1)There is only one reality. Really. It may be very complex, or hard to understand, or not yet fully understood so that there’s competing and incomplete ideas about it. But really, in the end, there is only one version of it. There’s no such thing as “this is truth for me”. reality just does not work that way. And me saying so does not make me a fascist or a fundamentalist or a bigot. If you’re wrong; learn something from it, don’t go running to mommy because you think I’m being mean to you :-/

2)I’ve finally figured out why, despite probably not having synesthesia, numbers have colors for me: d’oh!. Except that my 4s and 7′s are greenish, not pink/purple. hmm….

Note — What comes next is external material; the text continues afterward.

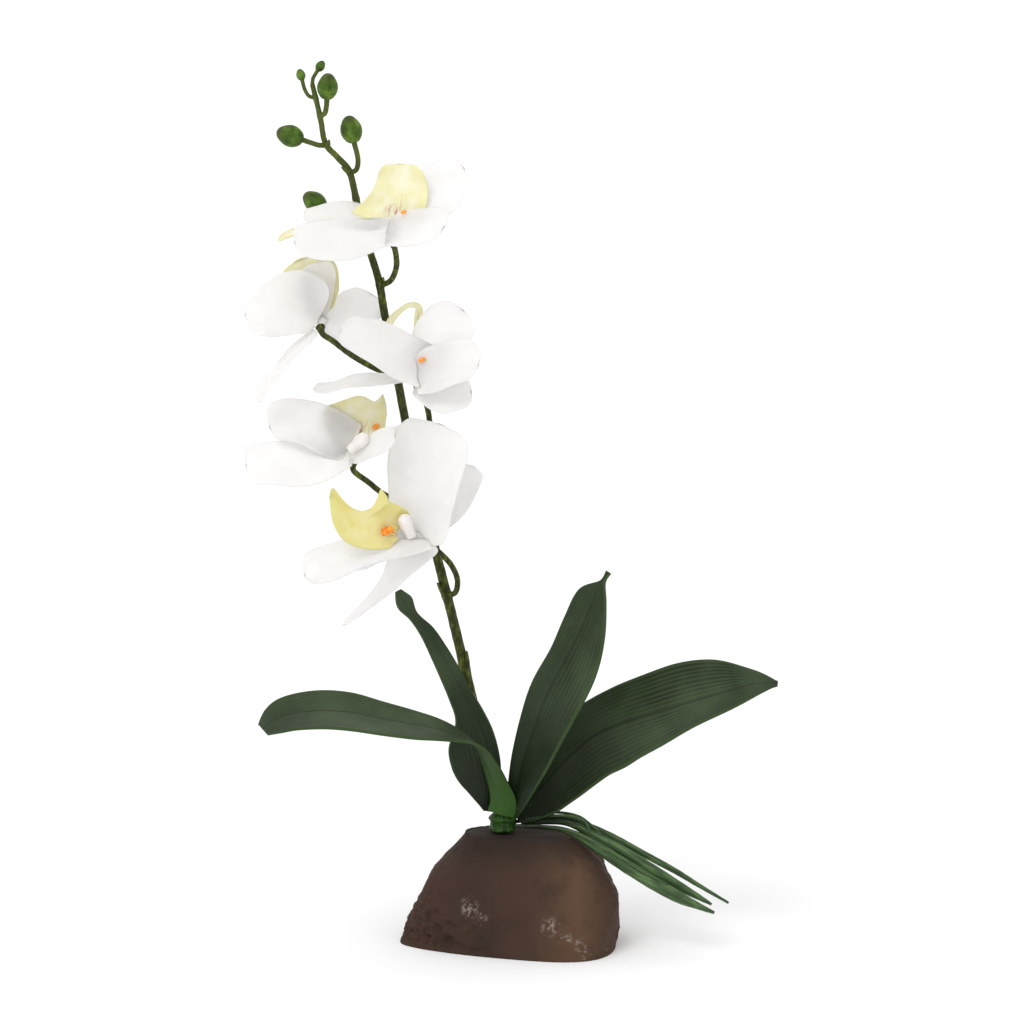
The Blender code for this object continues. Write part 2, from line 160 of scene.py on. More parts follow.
def layBlade(shape, blade, start, cells):
    # a leaf, petal or lip: a grid laid along its spine in millimetres, with one half width for both sides or
    # a right and a left one, and the way its upper face looks at the foot and onwards
    shape.loops.layers.uv.verify()
    made = bmesh.ops.create_grid(shape, x_segments=cells[0], y_segments=cells[1], size=1, calc_uvs=True)
    spine = inMetres(blade["spine"], start)
    faces = [Vector(face).normalized() for face in blade.get("faces") or [blade["face"]] * 2]
    fold, cup = blade.get("fold", 0), blade.get("cup", 0)
    ripple, waves, phase = blade.get("ripple", 0), blade.get("waves", 3), blade.get("phase", 0)
    horns = blade.get("horns", (0, 0))
    for vert in made["verts"]:
        across, way = vert.co.x, (vert.co.y + 1) / 2
        share = (1 - math.cos(math.pi * way)) / 2 if blade.get("roundTip", True) else way
        ahead = (along(spine, min(share + 0.03, 1)) - along(spine, max(share - 0.03, 0))).normalized()
        face = along(faces, share)
        face = (face - ahead * face.dot(ahead)).normalized()
        half = max(along(blade.get("half") or blade["right" if across > 0 else "left"], way), 0) * mm
        crease = math.sqrt(across**2 + 0.004) - 0.06  # a fold that is rounded at the midrib
        lift = half * (fold * crease + cup * across**2)
        edge = abs(across) ** 3
        lift += ripple * mm * edge * math.sin(way * waves * math.tau + phase + (1.3 if across > 0 else 0))
        lift += ripple * 0.5 * mm * noise.noise(Vector((across * 1.5 + phase, way * 4, phase)))
        blunt = 1 - 9 * max(0, abs(across) - 0.8) ** 2  # a horn ends in a rounded lobe
        reach = (horns[0] if across > 0 else horns[1]) * mm * abs(across) ** 2.2 * way**3 * blunt
        vert.co = along(spine, share) + ahead.cross(face) * (half * across) + face * lift + ahead * reach


def makePetalTissue():
    # thin living petal: soft white, dull satin, with fine veins and a green tint at the foot
    finish, node = newFinish("petalTissue", Roughness=0.6, IOR=1.38, Subsurface_Weight=0.7,
                             Subsurface_Scale=4 * mm)
    way = node("TexCoord").outputs
    split = node("SeparateXYZ", links={0: way["UV"]}).outputs
    # veins run from the foot to the edge, about 2 mm apart at the widest
    stretch = node("Mapping", {"Scale": (20, 2.2, 1)}, {"Vector": way["UV"]})
    veins = node("TexWave", {"bands_direction": "X", "Scale": 0.32, "Distortion": 2.2, "Detail": 2.0,
                             "Detail Scale": 1.4}, {"Vector": stretch})
    cloud = node("TexNoise", {"Scale": 90.0, "Detail": 3.0}, {"Vector": way["Object"]})
    tone = node("ValToRGB", {"stops": [(0.35, "#DFDCDA"), (0.7, "#E6E4E2")]}, {"Fac": cloud})
    line = node("ValToRGB", {"stops": [(0.0, 0.05), (0.3, 0.0)]}, {"Fac": veins.outputs["Fac"]})
    veined = node("Mix", {"data_type": "RGBA", 7: "#C8C5C6"}, {0: line, 6: tone})
    foot = node("ValToRGB", {"stops": [(0.0, 0.5), (0.22, 0.0)]}, {"Fac": split["Y"]})
    tinted = node("Mix", {"data_type": "RGBA", 7: "#DEDDC6"}, {0: foot, 6: veined})
    return giveSurface(finish, tinted, veins.outputs["Fac"], 0.12, 0.15)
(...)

3)I watched “Invention of Lying” the other day. funny idea, but it bugged me to no end that for some reason the movie assumes that being always honest makes people shallow and coldhearted and calculating. If you can’t lie, even by omission, then you can’t lie to yourself either, so “social conventions” wouldn’t work, because people would honestly say what bull it all is. And therefore she would have never picked the snooty hot guy over the nice dorky one. She would have told him “you’re hot and I want your babies. But you’re boring and I don’t like you. So, let’s make some babies, and then get lost, please.” That completely ruined what could have been a good movie otherwise.

4)there was something else I was gonna write, but I forgot what. I distinctly remember there being four things I was gonna write about. Crap. Note to self: make more notes to self on paper.